Benedict on Wednesay cited one of his predecessors, Pope John XXIII, who served as a papal diplomat in Turkey in the 1940s. He quoted him as saying, “I love the Turks. I appreciate the natural qualities of these people, who have their own place reserved in the march of civilization.”

While reaching out to the Turks and the larger Muslim world during his trip, Benedict also reached out to this country’s Catholics, describing them as “the little flock” in largely Muslim Turkey. He said he wanted to “offer a word of encouragement and to manifest the affection of the whole church.”

“With great love, I greet all of you here present,” he told 250 worshippers who gathered next to the ruins of a house where the Virgin Mary is thought to have spent her last years.

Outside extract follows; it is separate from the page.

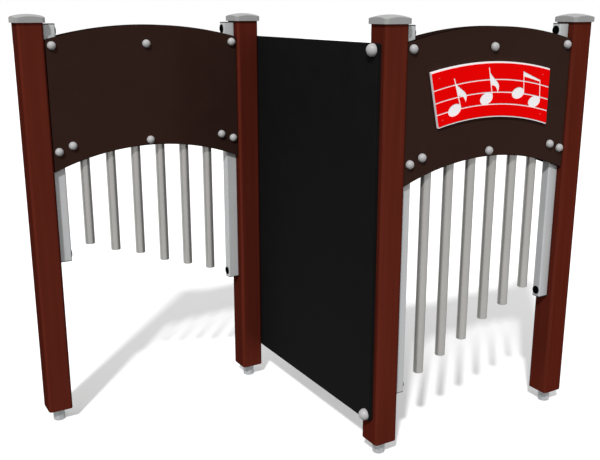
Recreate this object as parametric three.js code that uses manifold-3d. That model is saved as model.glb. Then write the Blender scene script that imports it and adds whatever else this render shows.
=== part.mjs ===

“I have wanted to convey my personal love and spiritual closeness, together with that of the universal church, to the Christian community here in Turkey, a small minority which faces many challenges and difficulties daily,” the pope said.

A paramilitary helicopter hovered low over the crowd as the pope arrived, and registered guests went through three separate metal detectors before reaching the sacred site.

A military policeman said security details were not given out to officers until the last minute, apparently to keep the pope’s exact travel route secret.

St. John the Apostle is believed to have brought the Virgin Mary to the house to care for her after Jesus’ death. Another belief maintains that the Virgin Mary died in Jerusalem.

The ruins of the house, whose earliest foundations date to the first century, have become a popular pilgrimage site since the 1950s. A chapel was built over the ruins, and some believe in the healing powers of both the chapel and waters flowing from a nearby spring. The site is nestled on a wooded mountain between the ancient city of Ephesus and the town of Selcuk, near the Aegean coast.

Of Turkey’s 70 million people, some 65,000 are Armenian Orthodox Christians, 20,000 are Roman Catholic, and 3,500 are Protestant, mostly converts from Islam. Another 2,000 are Greek Orthodox and 23,000 are Jewish. The European Union has called on Turkey to expand religious freedoms.

The pope planned to travel to Istanbul later Wednesday to meet Bartholomew I, leader of the world’s 300 million Orthodox Christians. The two major branches of Christianity represented by Bartholomew and Benedict split in 1054 over differences in opinion on the power of the papacy. The two spiritual heads will meet in an attempt to breach the divide and reunite the churches.